What you will do:
Reproduce each line exactly.
## START Data in this exercise
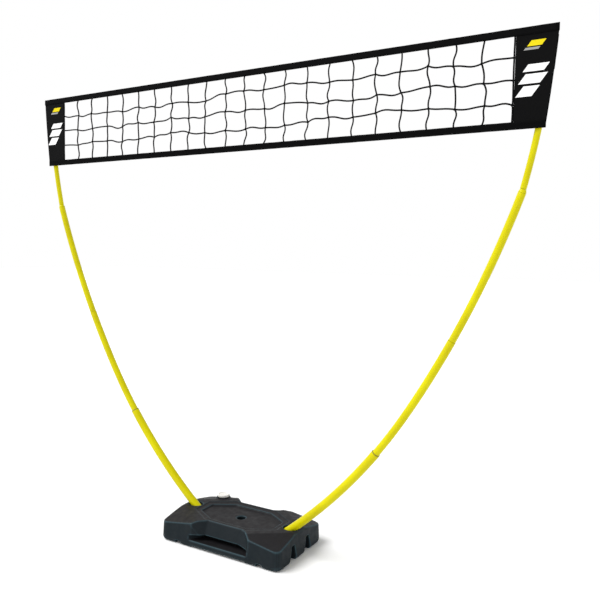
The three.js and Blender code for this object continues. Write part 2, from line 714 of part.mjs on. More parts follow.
function addNet() {
  addNetting();
  addBand('top', NET_HALF_TOP - 1, NET_TOP, 1);
  addBand('bottom', NET_HALF_BOTTOM + 1, NET_BOTTOM, -1);
  addPanels();
  const tip = upperBow.walk(UPPER_SPAN).z;
  addPair('pocket', channel(POCKET_BOTTOM, tip + POCKET_HEADROOM, POCKET_ROOM, true), blackFabric);
  addPair('loop', channel(LOOP_BOTTOM, LOOP_TOP, LOOP_ROOM, false), blackFabric);
}

addTank();
addFiller();
addPoles();
addNet();

export default part;
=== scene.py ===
# A small freestanding volleyball net on two bowed yellow poles and a black ballast tank.
# Metres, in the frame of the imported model: X along the net, front -Y, ground at Z = 0.
import math
import random

import bmesh
import bpy
from mathutils import Matrix, Vector, noise


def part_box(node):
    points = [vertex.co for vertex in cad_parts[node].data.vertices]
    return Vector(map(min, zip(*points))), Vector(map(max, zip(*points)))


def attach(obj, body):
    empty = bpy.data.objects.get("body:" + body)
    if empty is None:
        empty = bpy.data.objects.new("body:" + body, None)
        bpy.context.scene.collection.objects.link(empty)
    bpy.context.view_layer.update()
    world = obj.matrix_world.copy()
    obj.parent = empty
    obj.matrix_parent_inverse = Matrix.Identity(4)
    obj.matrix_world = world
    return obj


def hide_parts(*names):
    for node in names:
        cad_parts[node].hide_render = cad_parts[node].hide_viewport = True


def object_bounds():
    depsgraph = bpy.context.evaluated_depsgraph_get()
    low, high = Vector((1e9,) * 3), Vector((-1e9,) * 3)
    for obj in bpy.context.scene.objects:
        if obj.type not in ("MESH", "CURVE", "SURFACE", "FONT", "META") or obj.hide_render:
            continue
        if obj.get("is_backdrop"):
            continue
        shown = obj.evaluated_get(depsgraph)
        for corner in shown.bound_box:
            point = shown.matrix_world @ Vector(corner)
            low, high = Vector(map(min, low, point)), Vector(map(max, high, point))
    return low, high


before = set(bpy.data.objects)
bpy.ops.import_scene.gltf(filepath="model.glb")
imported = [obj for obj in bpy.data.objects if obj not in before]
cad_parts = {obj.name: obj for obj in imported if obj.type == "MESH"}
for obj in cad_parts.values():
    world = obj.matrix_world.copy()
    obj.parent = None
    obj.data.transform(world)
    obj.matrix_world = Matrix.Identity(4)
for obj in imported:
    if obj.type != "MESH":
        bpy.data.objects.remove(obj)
cad_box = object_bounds()
scene = bpy.context.scene

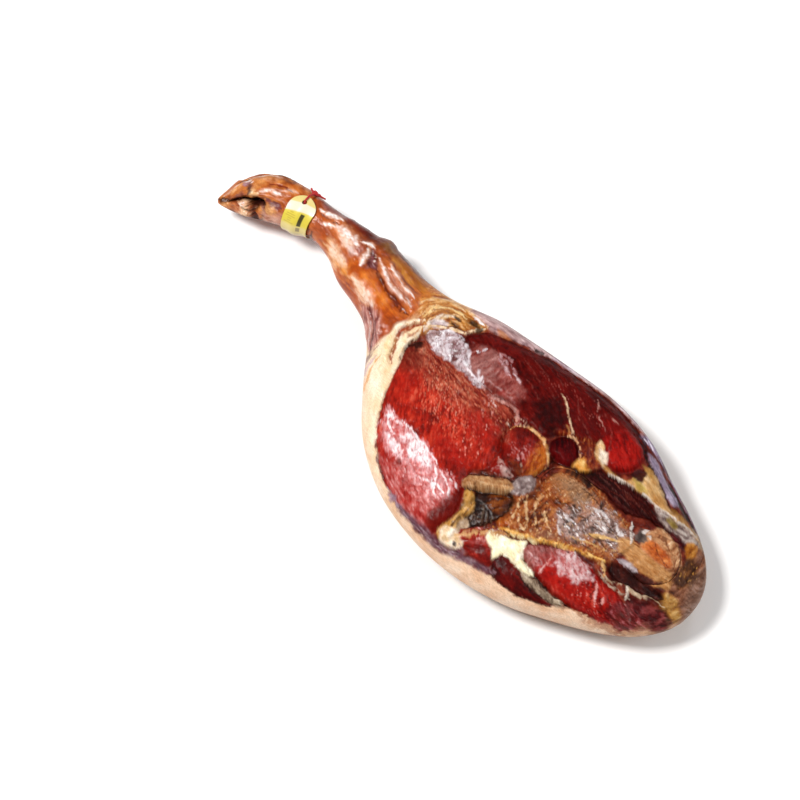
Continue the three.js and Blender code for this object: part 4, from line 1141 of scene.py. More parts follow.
## END Data in this exercise
Task response:
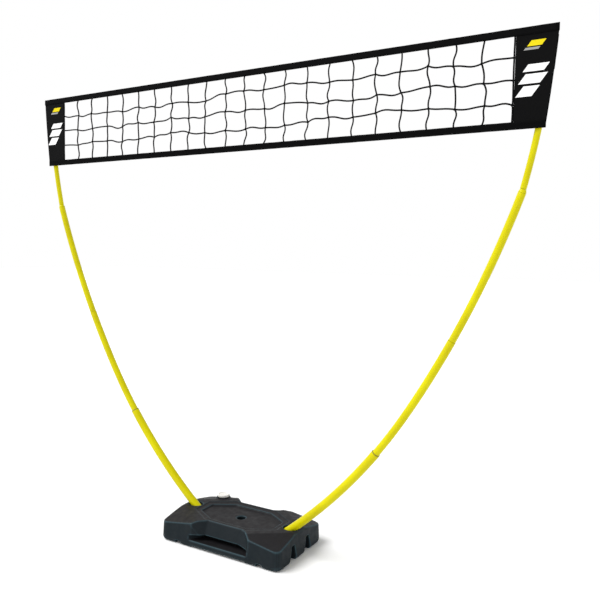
The three.js and Blender code for this object continues. Write part 2, from line 714 of part.mjs on. More parts follow.
function addNet() {
  addNetting();
  addBand('top', NET_HALF_TOP - 1, NET_TOP, 1);
  addBand('bottom', NET_HALF_BOTTOM + 1, NET_BOTTOM, -1);
  addPanels();
  const tip = upperBow.walk(UPPER_SPAN).z;
  addPair('pocket', channel(POCKET_BOTTOM, tip + POCKET_HEADROOM, POCKET_ROOM, true), blackFabric);
  addPair('loop', channel(LOOP_BOTTOM, LOOP_TOP, LOOP_ROOM, false), blackFabric);
}

addTank();
addFiller();
addPoles();
addNet();

export default part;
=== scene.py ===
# A small freestanding volleyball net on two bowed yellow poles and a black ballast tank.
# Metres, in the frame of the imported model: X along the net, front -Y, ground at Z = 0.
import math
import random

import bmesh
import bpy
from mathutils import Matrix, Vector, noise


def part_box(node):
    points = [vertex.co for vertex in cad_parts[node].data.vertices]
    return Vector(map(min, zip(*points))), Vector(map(max, zip(*points)))


def attach(obj, body):
    empty = bpy.data.objects.get("body:" + body)
    if empty is None:
        empty = bpy.data.objects.new("body:" + body, None)
        bpy.context.scene.collection.objects.link(empty)
    bpy.context.view_layer.update()
    world = obj.matrix_world.copy()
    obj.parent = empty
    obj.matrix_parent_inverse = Matrix.Identity(4)
    obj.matrix_world = world
    return obj


def hide_parts(*names):
    for node in names:
        cad_parts[node].hide_render = cad_parts[node].hide_viewport = True


def object_bounds():
    depsgraph = bpy.context.evaluated_depsgraph_get()
    low, high = Vector((1e9,) * 3), Vector((-1e9,) * 3)
    for obj in bpy.context.scene.objects:
        if obj.type not in ("MESH", "CURVE", "SURFACE", "FONT", "META") or obj.hide_render:
            continue
        if obj.get("is_backdrop"):
            continue
        shown = obj.evaluated_get(depsgraph)
        for corner in shown.bound_box:
            point = shown.matrix_world @ Vector(corner)
            low, high = Vector(map(min, low, point)), Vector(map(max, high, point))
    return low, high


before = set(bpy.data.objects)
bpy.ops.import_scene.gltf(filepath="model.glb")
imported = [obj for obj in bpy.data.objects if obj not in before]
cad_parts = {obj.name: obj for obj in imported if obj.type == "MESH"}
for obj in cad_parts.values():
    world = obj.matrix_world.copy()
    obj.parent = None
    obj.data.transform(world)
    obj.matrix_world = Matrix.Identity(4)
for obj in imported:
    if obj.type != "MESH":
        bpy.data.objects.remove(obj)
cad_box = object_bounds()
scene = bpy.context.scene

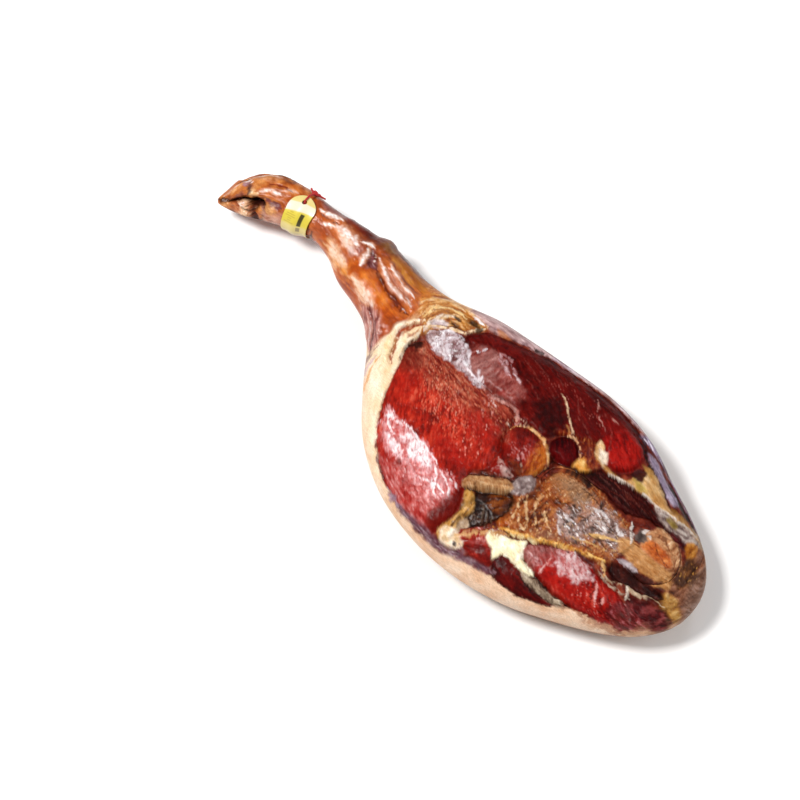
Continue the three.js and Blender code for this object: part 4, from line 1141 of scene.py. More parts follow.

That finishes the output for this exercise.